Doubly Stochastic Pairwise Interactions for Agreement and Alignment

Random pairwise encounters often occur in large populations, or groups of mobile agents, and various types of local interactions that happen at encounters account for emergent global phenomena. In particular, in the fields of swarm robotics, sociobiology, and social dynamics, several types of local pairwise interactions were proposed and analysed leading to spatial gathering or clustering and agreement in teams of robotic agents coordinated motion, in animal herds, or in human societies. We here propose a very simple stochastic interaction at encounters that leads to agreement or geometric alignment in swarms of simple agents, and analyse the process of converging to consensus.
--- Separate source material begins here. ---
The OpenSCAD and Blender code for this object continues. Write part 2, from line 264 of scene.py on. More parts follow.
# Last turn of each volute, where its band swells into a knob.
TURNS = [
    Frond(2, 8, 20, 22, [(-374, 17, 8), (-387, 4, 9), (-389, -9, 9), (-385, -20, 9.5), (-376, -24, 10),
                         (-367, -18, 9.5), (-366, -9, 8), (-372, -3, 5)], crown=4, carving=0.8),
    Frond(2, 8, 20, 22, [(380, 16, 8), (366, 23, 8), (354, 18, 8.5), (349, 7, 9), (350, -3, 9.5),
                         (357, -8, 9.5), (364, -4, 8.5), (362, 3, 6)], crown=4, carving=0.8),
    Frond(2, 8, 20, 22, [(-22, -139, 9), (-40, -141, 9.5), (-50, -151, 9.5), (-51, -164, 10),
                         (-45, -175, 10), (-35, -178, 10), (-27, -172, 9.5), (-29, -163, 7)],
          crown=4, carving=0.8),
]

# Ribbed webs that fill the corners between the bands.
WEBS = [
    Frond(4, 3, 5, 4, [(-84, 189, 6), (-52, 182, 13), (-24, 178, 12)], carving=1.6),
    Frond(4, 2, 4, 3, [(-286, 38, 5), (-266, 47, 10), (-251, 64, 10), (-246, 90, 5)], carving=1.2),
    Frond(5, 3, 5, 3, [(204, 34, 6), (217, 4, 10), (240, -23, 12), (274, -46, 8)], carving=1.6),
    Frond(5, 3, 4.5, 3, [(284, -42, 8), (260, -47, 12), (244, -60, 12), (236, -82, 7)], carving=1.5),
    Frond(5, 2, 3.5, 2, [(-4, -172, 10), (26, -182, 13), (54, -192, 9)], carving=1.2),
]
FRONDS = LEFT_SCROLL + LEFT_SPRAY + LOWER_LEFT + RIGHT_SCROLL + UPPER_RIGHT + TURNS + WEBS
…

Consider a group of agents whose"states"evolve in time by pairwise interactions: the state of an agent is either a real value (a randomly initialised position within an interval) or a vector that is either unconstrained (e.g. the location of the agent in the plane) or constrained to have unit length (e.g. the direction of the agent's motion). The interactions are doubly stochastic, in the sense that, at discrete time steps, pairs of agents are randomly selected and their new states are independently and uniformly set at random in (local) domains or intervals defined by the states of the interacting pair. We show that such processes lead, in finite expected time (measured by the number of interactions that occurred) to agreement in case of unconstrained states and alignment when the states are unit vectors.